"parse" is an alias for "org.apache.nutch.parse.ParseSegment"
Runs ParseSegment on a segment.
Usage
nutch-0.8-dev/bin/nutch org.apache.nutch.parse.ParseSegment <segment>
<segment>: Path to the segment to parse.
Configuration Files
hadoop-default.xml
hadoop-site.xml
nutch-default.xml
nutch-site.xml
Other Files
- None.
Caveats and Notes
The Parser depends upon a number of plugins to parse the various documents fetched from a crawl.
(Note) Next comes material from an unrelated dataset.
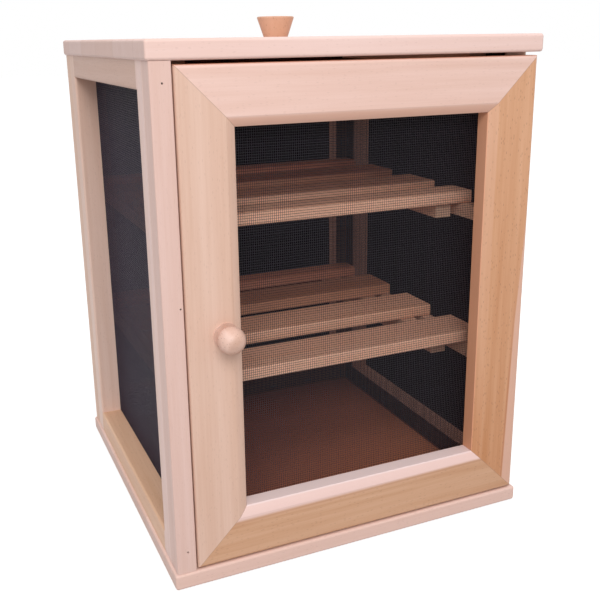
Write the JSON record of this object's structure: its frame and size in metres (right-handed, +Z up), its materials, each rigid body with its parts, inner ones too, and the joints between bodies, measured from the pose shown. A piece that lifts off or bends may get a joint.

Document types supported and the plugins needed are as follows:
Content-type
Plugin
Notes
text/html
parse-html
Parses html documents using NekoHTML or TagSoup
application/x-javascript
parse-js
Parses JavaScript Documents (.js).
audio/mpeg
parse-mp3
Parses MP3 Audio Documents (.mp3).
application/vnd.ms-excel
parse-msexcel
Parses MSExcel Documents (.xls).
application/vnd.ms-powerpoint
parse-mspowerpoint
Parses MSPower!Point Documents
application/msword
parse-msword
Parses MSWord Documents
application/rss+xml
parse-rss
Parses RSS Documents (.rss)
application/rtf
parse-rtf
Parses RTF Documents (.rtf)
application/pdf
parse-pdf
Parses PDF Documents
application/x-shockwave-flash
parse-swf
Parses Flash Documents (.swf)
text-plain
parse-text
Parses Text Documents (.txt)
application/zip
parse-zip
Parses Zip Documents (.zip)
other types
parse-ext
Parses Documents with external commands based upon content-type or pathSuffix
By default only text,html and js are enabled. The other plugins need to be enabled in nutch-site.xml.